CAD and scene scripts:
=-=-=-=-=

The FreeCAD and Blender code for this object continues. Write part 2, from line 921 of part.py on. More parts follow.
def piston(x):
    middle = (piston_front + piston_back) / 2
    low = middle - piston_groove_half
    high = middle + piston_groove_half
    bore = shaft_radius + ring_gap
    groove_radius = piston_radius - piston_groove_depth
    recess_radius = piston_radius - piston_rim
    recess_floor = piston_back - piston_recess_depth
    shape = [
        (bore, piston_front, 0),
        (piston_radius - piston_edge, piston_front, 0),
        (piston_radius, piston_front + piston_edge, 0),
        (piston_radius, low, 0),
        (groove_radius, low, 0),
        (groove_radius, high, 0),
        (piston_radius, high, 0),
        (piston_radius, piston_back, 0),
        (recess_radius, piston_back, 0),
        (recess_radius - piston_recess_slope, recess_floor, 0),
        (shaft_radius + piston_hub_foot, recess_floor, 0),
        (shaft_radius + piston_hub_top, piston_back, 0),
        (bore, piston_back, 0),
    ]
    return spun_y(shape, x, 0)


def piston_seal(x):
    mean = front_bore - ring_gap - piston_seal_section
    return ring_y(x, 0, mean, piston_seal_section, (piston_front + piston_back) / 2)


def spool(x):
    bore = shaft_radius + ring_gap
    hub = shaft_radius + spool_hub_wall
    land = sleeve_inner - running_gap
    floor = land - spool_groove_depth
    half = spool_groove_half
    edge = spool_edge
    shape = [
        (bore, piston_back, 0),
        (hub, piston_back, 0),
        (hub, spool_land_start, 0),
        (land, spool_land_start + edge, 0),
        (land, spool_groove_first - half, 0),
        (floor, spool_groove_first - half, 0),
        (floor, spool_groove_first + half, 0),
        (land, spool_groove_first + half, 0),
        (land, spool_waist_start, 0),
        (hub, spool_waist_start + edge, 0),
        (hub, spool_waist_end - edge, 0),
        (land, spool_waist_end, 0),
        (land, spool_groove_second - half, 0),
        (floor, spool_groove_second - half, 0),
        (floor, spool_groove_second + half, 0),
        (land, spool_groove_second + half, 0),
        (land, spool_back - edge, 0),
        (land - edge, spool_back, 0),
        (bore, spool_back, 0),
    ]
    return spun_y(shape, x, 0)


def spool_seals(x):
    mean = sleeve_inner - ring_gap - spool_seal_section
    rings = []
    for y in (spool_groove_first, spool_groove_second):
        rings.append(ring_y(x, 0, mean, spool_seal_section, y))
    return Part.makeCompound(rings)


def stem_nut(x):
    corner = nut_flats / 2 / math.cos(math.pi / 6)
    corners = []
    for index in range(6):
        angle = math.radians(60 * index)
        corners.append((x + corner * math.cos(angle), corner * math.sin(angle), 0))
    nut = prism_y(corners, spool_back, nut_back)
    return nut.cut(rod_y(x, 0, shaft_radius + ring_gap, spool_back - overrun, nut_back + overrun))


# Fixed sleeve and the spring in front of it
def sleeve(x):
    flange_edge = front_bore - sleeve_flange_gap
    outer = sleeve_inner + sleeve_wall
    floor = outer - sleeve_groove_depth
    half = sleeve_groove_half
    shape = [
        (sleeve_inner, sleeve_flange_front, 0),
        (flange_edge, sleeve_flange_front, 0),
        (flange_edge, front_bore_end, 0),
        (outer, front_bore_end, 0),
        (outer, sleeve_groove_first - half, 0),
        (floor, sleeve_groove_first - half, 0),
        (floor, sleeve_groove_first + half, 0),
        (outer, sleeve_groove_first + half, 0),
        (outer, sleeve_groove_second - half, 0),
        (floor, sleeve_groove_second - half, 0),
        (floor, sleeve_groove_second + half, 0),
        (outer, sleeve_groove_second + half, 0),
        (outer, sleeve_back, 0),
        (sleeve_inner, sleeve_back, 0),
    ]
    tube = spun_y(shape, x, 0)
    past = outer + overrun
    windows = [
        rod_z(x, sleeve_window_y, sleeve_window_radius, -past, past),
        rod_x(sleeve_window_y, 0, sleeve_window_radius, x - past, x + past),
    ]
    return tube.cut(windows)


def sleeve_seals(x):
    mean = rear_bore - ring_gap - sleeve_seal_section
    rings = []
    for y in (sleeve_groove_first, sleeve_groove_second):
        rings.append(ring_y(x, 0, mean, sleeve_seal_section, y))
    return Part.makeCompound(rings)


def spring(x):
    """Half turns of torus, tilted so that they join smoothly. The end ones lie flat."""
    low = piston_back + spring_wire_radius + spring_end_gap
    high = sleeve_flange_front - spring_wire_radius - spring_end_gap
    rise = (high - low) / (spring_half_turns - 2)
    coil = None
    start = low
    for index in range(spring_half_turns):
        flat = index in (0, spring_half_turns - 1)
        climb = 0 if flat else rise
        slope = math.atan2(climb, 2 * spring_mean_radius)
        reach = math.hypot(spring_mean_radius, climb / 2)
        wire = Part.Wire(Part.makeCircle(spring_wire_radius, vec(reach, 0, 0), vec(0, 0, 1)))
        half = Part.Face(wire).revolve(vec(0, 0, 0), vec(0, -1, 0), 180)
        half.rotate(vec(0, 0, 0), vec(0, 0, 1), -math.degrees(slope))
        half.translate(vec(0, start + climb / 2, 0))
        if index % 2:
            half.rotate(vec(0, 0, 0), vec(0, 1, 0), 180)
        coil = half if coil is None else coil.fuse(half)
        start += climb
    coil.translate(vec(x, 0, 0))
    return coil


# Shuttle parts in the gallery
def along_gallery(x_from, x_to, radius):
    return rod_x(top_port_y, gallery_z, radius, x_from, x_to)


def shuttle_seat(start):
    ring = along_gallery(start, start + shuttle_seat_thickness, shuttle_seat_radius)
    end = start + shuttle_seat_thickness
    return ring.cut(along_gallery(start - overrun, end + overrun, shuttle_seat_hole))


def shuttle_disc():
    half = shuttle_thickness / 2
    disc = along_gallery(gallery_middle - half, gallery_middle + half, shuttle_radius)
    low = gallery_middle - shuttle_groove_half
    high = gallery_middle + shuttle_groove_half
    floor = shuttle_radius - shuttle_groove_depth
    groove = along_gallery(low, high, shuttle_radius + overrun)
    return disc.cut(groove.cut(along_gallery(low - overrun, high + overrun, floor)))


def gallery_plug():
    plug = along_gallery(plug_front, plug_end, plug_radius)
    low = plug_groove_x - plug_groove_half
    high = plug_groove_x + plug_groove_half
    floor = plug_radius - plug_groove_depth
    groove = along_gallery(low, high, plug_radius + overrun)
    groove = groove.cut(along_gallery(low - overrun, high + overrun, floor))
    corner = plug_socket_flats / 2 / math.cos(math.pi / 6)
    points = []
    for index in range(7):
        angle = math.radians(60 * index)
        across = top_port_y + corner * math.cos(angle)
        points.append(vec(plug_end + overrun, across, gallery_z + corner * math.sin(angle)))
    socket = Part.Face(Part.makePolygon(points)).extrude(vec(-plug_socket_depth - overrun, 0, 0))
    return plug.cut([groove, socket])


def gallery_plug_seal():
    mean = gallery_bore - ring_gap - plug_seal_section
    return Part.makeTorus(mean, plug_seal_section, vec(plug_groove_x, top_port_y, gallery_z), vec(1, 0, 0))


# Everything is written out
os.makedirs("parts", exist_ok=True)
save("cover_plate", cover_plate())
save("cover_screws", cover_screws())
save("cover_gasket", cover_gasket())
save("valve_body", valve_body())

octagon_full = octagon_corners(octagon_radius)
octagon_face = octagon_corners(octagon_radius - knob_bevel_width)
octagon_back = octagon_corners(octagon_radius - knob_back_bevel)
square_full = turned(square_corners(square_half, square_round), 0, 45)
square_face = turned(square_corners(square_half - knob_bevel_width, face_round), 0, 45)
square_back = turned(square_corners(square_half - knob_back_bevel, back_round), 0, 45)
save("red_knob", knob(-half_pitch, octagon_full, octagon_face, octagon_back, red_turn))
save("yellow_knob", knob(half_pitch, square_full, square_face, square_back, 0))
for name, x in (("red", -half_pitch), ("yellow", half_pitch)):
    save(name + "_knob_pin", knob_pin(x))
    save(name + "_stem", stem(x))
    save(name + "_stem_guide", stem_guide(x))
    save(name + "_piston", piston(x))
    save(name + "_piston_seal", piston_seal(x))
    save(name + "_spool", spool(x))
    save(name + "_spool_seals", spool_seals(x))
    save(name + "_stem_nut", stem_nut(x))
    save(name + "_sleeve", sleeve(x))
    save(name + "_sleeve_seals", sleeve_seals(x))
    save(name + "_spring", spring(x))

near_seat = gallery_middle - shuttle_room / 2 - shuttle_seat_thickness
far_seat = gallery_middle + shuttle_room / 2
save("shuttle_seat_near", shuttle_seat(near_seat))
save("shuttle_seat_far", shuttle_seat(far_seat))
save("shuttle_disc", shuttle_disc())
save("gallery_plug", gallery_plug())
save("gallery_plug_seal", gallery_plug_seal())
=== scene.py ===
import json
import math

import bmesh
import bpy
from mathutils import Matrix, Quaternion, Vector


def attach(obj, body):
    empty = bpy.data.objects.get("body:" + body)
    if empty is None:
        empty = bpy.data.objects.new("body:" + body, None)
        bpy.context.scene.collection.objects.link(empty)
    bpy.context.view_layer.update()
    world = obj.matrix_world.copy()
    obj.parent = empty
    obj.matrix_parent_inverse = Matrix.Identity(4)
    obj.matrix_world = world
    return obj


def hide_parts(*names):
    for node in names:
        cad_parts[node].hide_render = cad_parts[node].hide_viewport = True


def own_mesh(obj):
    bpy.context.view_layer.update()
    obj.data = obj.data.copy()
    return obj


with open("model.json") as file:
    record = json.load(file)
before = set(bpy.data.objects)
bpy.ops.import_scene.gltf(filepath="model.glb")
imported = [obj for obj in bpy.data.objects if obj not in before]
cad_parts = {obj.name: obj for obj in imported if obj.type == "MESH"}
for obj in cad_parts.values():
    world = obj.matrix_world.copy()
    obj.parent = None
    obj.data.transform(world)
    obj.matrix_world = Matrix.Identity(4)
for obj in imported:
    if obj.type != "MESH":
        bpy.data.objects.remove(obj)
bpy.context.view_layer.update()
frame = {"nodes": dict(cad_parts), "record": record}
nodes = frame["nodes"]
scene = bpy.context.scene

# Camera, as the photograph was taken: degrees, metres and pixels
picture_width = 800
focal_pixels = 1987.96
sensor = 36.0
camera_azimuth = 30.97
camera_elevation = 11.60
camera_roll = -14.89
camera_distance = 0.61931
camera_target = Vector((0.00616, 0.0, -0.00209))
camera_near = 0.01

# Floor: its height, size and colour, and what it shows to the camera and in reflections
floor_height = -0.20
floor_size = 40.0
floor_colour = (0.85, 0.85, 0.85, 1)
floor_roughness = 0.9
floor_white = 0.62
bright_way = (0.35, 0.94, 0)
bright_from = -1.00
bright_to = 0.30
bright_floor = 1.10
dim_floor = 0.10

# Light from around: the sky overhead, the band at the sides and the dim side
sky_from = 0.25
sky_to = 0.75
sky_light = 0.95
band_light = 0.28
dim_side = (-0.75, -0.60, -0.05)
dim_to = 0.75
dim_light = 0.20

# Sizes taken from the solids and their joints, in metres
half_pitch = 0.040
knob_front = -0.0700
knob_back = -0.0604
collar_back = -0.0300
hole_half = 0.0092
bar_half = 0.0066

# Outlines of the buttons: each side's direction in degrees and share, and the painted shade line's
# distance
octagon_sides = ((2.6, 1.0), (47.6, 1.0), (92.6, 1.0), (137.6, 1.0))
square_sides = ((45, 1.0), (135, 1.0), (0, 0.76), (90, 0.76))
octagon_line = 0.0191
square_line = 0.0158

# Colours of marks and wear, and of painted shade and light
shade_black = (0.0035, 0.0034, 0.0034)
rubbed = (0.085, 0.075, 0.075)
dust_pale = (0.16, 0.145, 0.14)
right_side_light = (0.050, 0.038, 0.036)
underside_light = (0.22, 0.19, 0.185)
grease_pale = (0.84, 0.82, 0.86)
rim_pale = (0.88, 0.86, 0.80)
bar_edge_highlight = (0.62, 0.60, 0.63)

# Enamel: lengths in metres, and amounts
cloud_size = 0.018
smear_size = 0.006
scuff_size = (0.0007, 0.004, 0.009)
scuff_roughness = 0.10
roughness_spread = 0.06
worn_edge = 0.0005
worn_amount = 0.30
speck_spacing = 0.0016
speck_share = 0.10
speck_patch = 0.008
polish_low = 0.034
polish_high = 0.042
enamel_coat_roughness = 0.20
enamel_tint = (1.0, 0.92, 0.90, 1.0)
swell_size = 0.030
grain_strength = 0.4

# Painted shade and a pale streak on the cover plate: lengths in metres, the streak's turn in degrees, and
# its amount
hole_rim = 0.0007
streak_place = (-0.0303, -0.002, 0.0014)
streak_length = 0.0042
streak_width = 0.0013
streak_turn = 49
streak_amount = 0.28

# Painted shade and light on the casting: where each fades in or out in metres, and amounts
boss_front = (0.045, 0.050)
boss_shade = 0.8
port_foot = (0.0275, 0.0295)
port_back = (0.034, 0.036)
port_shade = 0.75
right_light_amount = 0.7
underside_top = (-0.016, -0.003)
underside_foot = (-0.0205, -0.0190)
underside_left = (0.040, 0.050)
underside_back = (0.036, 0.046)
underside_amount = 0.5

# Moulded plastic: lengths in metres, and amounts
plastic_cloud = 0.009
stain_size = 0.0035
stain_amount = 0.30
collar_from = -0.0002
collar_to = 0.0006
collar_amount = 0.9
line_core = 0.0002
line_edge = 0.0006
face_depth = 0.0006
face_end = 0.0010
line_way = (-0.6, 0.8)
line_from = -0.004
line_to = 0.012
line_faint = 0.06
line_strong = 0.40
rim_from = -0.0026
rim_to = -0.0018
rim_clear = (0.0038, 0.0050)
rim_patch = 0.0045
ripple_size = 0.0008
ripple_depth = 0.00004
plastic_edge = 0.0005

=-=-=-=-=

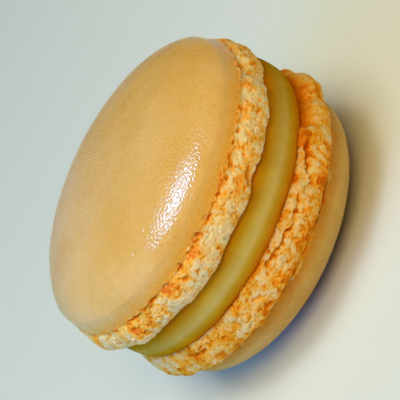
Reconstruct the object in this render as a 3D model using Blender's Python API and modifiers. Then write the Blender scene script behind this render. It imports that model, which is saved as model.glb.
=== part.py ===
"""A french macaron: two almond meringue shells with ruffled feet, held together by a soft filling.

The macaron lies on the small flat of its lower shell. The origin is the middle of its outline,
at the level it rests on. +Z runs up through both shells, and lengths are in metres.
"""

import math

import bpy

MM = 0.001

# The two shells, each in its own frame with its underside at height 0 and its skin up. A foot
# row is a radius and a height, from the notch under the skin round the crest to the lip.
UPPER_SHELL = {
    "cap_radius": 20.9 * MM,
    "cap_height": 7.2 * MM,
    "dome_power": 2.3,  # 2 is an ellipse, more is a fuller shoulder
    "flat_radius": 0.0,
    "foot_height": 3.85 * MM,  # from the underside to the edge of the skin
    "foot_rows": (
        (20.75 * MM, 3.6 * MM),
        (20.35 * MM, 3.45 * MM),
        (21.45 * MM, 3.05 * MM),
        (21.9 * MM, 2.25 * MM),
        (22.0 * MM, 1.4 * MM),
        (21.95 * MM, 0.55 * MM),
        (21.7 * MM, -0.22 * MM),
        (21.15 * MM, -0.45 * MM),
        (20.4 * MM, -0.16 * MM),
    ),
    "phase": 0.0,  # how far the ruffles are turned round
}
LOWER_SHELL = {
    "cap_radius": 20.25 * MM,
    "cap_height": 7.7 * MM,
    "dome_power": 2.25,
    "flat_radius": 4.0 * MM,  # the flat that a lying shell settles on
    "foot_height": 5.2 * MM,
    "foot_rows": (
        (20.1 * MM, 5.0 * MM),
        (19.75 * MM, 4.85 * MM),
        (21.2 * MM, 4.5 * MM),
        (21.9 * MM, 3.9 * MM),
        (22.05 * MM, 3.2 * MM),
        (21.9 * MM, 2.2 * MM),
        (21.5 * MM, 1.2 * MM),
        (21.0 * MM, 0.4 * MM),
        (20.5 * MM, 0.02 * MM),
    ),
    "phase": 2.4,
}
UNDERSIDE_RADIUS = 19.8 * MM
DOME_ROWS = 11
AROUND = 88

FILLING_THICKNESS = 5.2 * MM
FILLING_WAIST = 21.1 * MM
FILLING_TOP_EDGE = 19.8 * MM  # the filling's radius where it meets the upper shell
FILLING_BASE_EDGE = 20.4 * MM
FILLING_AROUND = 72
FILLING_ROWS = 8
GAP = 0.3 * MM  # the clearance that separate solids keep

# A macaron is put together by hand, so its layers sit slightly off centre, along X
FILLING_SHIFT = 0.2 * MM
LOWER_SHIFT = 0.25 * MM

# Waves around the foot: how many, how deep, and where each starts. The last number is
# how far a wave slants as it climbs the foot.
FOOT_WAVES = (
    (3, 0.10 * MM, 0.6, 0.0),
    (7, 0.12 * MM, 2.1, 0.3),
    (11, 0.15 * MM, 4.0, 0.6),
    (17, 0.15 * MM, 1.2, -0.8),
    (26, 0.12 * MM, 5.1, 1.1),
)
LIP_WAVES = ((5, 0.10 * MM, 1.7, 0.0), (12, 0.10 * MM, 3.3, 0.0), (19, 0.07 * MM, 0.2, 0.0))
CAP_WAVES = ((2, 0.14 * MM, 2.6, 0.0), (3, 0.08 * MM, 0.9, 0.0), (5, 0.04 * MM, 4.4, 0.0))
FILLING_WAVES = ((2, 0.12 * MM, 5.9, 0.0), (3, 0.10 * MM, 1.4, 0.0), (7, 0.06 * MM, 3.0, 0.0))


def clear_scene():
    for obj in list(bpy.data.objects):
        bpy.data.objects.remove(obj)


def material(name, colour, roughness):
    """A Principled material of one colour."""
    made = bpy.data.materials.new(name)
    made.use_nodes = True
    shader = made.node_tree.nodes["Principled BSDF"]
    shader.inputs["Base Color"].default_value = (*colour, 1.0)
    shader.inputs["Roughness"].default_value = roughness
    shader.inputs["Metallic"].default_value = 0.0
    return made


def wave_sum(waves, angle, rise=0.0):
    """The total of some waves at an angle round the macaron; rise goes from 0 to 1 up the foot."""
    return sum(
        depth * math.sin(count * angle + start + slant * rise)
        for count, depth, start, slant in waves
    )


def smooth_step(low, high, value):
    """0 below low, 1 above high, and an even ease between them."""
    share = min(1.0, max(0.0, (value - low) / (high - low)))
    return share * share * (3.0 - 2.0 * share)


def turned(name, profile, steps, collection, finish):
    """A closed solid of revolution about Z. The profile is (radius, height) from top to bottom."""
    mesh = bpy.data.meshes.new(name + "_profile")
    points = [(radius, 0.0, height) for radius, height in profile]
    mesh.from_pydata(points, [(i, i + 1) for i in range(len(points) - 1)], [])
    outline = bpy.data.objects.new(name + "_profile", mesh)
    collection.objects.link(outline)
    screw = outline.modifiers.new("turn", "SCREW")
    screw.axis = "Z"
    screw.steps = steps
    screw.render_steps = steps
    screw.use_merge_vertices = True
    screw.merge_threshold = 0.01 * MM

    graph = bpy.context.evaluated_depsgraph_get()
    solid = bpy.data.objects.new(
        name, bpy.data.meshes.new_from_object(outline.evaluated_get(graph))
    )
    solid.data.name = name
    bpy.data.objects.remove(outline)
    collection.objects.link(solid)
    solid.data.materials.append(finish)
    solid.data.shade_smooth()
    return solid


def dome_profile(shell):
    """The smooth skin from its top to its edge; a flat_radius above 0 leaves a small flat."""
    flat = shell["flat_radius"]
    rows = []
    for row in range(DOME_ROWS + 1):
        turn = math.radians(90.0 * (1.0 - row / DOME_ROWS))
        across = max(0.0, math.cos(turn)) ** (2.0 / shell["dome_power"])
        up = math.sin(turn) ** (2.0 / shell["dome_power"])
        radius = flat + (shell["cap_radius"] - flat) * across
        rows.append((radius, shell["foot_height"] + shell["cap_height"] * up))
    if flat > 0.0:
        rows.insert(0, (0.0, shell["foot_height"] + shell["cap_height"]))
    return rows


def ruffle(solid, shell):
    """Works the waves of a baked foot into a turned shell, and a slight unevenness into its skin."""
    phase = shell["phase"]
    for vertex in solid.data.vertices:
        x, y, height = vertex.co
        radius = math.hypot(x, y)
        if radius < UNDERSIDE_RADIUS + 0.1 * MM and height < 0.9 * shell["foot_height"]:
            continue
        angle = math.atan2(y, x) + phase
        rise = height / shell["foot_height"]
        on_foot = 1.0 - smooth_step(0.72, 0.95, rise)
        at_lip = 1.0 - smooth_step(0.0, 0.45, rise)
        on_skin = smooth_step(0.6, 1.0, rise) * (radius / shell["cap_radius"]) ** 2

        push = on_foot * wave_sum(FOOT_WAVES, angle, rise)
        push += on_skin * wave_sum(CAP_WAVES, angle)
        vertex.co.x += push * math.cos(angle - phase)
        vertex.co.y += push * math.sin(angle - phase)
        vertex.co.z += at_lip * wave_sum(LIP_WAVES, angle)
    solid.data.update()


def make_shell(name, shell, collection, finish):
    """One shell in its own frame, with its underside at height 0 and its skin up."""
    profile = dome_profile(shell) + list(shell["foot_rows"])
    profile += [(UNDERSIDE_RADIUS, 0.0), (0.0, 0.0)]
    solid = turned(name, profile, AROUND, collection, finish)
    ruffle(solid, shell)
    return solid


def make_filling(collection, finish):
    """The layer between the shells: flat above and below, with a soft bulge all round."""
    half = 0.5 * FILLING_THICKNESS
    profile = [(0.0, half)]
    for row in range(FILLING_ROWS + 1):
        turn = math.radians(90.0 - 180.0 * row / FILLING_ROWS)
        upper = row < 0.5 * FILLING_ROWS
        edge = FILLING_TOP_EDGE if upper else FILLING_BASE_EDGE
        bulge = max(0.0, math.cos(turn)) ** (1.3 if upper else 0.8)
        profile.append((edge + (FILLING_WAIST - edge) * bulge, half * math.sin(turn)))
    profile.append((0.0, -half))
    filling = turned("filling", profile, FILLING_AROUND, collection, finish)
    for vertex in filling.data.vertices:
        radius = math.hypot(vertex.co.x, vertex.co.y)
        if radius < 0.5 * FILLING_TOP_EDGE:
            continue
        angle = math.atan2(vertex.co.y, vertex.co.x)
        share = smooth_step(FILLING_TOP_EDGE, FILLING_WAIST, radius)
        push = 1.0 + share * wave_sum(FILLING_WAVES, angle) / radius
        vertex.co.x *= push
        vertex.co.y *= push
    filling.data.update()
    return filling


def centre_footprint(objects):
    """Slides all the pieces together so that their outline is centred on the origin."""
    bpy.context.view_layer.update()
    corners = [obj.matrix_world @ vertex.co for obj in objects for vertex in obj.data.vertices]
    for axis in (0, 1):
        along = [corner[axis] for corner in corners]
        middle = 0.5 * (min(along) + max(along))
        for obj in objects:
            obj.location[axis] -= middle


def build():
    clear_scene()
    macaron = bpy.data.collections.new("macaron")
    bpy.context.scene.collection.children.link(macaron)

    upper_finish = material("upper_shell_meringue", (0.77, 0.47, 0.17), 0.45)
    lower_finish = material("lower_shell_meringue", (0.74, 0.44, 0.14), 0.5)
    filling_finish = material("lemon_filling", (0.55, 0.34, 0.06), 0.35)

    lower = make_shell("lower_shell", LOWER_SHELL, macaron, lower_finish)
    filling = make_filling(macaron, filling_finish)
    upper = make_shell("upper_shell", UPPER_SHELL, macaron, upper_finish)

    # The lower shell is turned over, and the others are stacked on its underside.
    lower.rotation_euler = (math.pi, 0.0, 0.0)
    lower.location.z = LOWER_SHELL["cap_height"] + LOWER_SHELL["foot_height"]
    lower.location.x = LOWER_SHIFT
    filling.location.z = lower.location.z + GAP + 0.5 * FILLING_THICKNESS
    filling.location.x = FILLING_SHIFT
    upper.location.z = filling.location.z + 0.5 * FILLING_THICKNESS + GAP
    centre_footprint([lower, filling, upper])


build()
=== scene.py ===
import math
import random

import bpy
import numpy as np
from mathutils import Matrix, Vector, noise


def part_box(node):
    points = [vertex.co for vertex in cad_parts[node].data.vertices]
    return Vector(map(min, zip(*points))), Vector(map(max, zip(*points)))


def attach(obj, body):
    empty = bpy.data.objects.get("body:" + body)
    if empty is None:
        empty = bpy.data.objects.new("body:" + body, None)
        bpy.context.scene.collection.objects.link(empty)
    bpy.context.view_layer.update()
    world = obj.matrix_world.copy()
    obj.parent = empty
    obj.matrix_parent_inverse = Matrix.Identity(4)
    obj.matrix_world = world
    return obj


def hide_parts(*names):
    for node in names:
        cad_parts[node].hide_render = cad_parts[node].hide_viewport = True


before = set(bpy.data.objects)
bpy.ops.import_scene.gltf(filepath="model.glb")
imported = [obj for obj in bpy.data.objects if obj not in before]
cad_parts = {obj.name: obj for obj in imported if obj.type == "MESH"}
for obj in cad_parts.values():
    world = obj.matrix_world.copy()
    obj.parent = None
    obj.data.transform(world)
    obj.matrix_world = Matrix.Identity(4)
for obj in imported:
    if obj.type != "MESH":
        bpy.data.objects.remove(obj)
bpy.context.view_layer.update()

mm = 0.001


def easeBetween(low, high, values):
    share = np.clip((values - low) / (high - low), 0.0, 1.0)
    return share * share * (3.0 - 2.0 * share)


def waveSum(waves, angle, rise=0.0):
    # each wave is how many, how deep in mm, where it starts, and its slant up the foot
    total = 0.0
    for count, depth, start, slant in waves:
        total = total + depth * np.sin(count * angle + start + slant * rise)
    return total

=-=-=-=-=

▶ [STATED TASK]: Each line from the line containing "near_seat = gallery_middle" through the line containing "scene = bpy.context.scene" is to be transcribed exactly, and no other line.

▶ [RESULT OF THIS TASK]:
near_seat = gallery_middle - shuttle_room / 2 - shuttle_seat_thickness
far_seat = gallery_middle + shuttle_room / 2
save("shuttle_seat_near", shuttle_seat(near_seat))
save("shuttle_seat_far", shuttle_seat(far_seat))
save("shuttle_disc", shuttle_disc())
save("gallery_plug", gallery_plug())
save("gallery_plug_seal", gallery_plug_seal())
=== scene.py ===
import json
import math

import bmesh
import bpy
from mathutils import Matrix, Quaternion, Vector


def attach(obj, body):
    empty = bpy.data.objects.get("body:" + body)
    if empty is None:
        empty = bpy.data.objects.new("body:" + body, None)
        bpy.context.scene.collection.objects.link(empty)
    bpy.context.view_layer.update()
    world = obj.matrix_world.copy()
    obj.parent = empty
    obj.matrix_parent_inverse = Matrix.Identity(4)
    obj.matrix_world = world
    return obj


def hide_parts(*names):
    for node in names:
        cad_parts[node].hide_render = cad_parts[node].hide_viewport = True


def own_mesh(obj):
    bpy.context.view_layer.update()
    obj.data = obj.data.copy()
    return obj


with open("model.json") as file:
    record = json.load(file)
before = set(bpy.data.objects)
bpy.ops.import_scene.gltf(filepath="model.glb")
imported = [obj for obj in bpy.data.objects if obj not in before]
cad_parts = {obj.name: obj for obj in imported if obj.type == "MESH"}
for obj in cad_parts.values():
    world = obj.matrix_world.copy()
    obj.parent = None
    obj.data.transform(world)
    obj.matrix_world = Matrix.Identity(4)
for obj in imported:
    if obj.type != "MESH":
        bpy.data.objects.remove(obj)
bpy.context.view_layer.update()
frame = {"nodes": dict(cad_parts), "record": record}
nodes = frame["nodes"]
scene = bpy.context.scene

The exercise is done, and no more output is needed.